Karen Johnson's legislative attempt to deny benefits to unmarried couples raises several interesting questions. One, as the Wildcat's Feb. 19 editorial suggested, is whether or not we should recognize same-sex marriages. Another, which has been unaddressed to date, is: Should we offer such benefits at all?

By the logic of the free market, employees should be compensated according to their value to the employer. In practice, this means that payment should vary with the difficulty of the work, the special talent or training necessary to perform it and the employee's experience.

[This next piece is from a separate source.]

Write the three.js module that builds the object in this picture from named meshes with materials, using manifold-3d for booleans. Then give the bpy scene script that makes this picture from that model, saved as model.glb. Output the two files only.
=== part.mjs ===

Providing spouse-and-family benefits flies in the face of this logic. Two employees can work the same hours at the same job with the same level of skill and experience, providing the same value to the employer; yet one receives more than the other simply because the first has a spouse or children.

A more sensible approach would be to eliminate all such benefits and to compensate employees with money and money alone. Workers who'd chosen to burden themselves with dependents would be free to spend their salaries on life insurance, daycare and the myriad other burdens the proprietor of a family must bear.

Those, who through better taste or sense, had remained single would be equally free to spend their money on themselves.

Whether Johnson's bill passes or fails, single and child-free workers will continue to subsidize those with partners and dependents. Only complete elimination of the current benefit system will ensure that all employees are compensated equally and without regard to their lifestyles.